[Start]
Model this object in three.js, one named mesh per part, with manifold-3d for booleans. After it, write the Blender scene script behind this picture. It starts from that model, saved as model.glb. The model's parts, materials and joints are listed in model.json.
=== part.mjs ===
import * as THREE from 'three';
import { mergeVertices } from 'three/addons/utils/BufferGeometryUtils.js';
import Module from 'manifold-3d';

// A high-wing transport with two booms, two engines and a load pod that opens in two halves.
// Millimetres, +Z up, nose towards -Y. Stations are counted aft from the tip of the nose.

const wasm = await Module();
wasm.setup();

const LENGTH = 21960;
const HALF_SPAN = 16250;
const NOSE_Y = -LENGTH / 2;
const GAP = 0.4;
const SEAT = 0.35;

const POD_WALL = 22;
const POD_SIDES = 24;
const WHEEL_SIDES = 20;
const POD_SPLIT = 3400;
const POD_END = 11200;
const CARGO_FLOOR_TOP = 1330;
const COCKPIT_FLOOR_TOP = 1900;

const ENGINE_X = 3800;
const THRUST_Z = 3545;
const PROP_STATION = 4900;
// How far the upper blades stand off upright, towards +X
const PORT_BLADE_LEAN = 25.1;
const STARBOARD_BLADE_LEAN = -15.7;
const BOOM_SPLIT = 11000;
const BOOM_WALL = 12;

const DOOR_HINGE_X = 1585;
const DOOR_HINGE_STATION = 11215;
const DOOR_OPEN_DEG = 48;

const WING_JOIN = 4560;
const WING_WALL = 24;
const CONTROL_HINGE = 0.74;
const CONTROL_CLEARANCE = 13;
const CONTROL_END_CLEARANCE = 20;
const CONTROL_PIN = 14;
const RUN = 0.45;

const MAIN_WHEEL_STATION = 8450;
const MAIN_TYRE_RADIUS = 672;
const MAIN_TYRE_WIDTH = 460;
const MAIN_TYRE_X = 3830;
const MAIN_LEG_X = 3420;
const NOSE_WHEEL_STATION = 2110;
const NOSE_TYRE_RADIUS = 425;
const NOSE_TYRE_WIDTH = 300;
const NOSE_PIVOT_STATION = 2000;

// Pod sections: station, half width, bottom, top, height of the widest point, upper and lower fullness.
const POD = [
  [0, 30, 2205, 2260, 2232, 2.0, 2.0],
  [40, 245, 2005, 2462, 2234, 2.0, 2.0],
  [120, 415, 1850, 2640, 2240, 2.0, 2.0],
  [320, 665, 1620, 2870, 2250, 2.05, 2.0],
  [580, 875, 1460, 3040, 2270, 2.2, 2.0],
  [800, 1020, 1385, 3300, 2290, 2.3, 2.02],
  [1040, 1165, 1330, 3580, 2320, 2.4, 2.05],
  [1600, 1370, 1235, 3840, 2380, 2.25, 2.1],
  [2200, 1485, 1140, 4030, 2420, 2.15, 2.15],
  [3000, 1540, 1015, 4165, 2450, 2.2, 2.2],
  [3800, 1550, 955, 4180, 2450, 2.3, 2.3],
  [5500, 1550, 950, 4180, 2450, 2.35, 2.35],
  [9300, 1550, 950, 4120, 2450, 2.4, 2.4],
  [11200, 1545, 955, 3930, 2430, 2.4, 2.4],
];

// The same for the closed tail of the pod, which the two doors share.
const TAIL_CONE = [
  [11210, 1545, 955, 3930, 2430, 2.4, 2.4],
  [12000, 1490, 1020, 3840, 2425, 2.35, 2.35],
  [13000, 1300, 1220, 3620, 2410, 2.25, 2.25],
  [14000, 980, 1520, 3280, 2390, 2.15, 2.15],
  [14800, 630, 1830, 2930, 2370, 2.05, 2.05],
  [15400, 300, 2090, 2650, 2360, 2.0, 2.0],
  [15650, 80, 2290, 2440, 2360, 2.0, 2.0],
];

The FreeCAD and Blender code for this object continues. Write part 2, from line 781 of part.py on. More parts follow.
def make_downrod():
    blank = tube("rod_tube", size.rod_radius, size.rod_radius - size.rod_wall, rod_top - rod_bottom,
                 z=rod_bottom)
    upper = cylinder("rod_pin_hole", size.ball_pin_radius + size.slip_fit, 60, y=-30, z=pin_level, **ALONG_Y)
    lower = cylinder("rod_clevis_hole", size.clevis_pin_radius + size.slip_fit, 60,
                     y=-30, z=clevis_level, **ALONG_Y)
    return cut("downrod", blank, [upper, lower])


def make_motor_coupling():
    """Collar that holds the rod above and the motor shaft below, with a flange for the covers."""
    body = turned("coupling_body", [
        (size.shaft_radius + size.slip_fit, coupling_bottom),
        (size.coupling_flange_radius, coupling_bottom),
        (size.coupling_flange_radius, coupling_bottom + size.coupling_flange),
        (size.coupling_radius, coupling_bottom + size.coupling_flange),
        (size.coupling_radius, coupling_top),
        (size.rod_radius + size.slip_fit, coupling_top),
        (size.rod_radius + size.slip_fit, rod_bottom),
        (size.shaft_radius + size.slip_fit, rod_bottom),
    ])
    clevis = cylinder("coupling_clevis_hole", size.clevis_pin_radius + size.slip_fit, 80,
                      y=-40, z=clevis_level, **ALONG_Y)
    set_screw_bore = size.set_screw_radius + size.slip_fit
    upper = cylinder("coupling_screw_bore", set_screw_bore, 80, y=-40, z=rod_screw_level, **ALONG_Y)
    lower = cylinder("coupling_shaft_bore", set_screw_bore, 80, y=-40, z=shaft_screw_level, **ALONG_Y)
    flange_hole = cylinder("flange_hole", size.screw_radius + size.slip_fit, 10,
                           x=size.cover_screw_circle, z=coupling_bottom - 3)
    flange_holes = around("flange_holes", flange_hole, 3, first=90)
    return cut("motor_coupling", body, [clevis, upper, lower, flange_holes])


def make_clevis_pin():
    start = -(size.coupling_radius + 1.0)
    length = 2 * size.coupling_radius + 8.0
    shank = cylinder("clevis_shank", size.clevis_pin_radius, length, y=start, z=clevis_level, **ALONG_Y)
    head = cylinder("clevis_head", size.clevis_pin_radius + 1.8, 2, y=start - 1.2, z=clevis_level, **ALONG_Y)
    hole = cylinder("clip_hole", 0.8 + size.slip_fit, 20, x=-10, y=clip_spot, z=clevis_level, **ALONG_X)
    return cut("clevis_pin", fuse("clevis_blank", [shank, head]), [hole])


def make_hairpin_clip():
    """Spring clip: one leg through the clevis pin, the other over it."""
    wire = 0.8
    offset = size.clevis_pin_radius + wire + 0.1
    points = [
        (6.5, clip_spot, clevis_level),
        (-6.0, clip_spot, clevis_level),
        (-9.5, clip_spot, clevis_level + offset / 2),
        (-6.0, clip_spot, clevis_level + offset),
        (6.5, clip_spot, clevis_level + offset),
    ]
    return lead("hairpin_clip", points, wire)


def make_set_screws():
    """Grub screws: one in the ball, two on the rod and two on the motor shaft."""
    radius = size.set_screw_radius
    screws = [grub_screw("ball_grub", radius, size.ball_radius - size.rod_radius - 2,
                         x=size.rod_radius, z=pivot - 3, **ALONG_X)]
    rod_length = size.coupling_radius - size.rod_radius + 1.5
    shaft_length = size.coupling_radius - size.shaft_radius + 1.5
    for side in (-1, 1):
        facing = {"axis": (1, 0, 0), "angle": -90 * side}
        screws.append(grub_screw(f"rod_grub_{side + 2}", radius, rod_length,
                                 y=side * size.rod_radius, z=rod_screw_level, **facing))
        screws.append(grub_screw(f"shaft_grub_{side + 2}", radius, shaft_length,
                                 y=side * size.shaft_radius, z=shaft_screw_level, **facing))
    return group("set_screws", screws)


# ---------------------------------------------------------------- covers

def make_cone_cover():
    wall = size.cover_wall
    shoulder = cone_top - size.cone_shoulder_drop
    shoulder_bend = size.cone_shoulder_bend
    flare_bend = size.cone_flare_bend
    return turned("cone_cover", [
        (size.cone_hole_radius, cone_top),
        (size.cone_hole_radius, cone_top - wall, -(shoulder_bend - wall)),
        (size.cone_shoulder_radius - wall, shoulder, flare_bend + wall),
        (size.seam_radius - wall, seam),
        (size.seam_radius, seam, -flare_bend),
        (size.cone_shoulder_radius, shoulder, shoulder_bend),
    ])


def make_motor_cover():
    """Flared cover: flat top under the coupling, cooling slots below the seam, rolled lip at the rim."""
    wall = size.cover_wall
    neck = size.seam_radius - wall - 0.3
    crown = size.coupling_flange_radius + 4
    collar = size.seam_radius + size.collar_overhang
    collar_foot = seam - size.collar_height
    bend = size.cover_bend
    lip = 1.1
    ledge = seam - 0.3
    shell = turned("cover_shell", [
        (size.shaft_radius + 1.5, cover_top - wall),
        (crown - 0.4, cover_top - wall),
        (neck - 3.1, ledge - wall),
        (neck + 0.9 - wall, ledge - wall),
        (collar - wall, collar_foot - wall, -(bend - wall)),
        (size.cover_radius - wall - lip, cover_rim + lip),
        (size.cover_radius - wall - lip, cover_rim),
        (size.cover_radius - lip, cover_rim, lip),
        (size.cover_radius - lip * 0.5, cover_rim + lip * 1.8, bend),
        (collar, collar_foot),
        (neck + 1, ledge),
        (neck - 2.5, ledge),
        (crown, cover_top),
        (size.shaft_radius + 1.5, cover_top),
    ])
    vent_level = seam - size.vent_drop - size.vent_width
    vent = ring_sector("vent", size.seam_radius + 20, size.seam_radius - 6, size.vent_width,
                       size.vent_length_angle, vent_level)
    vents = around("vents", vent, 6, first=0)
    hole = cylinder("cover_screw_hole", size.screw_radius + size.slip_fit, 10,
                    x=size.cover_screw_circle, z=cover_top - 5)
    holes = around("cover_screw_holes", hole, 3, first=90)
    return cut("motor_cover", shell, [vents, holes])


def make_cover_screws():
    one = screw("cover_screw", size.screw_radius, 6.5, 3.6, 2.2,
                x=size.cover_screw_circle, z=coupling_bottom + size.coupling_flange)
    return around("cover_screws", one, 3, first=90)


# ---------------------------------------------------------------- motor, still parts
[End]
* **To do**:
Quote only the stretch of lines that starts the data above and ends with the line containing "const COCKPIT_FLOOR_TOP = 1900;", both included.

* **Exercise solution**:
Model this object in three.js, one named mesh per part, with manifold-3d for booleans. After it, write the Blender scene script behind this picture. It starts from that model, saved as model.glb. The model's parts, materials and joints are listed in model.json.
=== part.mjs ===
import * as THREE from 'three';
import { mergeVertices } from 'three/addons/utils/BufferGeometryUtils.js';
import Module from 'manifold-3d';

// A high-wing transport with two booms, two engines and a load pod that opens in two halves.
// Millimetres, +Z up, nose towards -Y. Stations are counted aft from the tip of the nose.

const wasm = await Module();
wasm.setup();

const LENGTH = 21960;
const HALF_SPAN = 16250;
const NOSE_Y = -LENGTH / 2;
const GAP = 0.4;
const SEAT = 0.35;

const POD_WALL = 22;
const POD_SIDES = 24;
const WHEEL_SIDES = 20;
const POD_SPLIT = 3400;
const POD_END = 11200;
const CARGO_FLOOR_TOP = 1330;
const COCKPIT_FLOOR_TOP = 1900;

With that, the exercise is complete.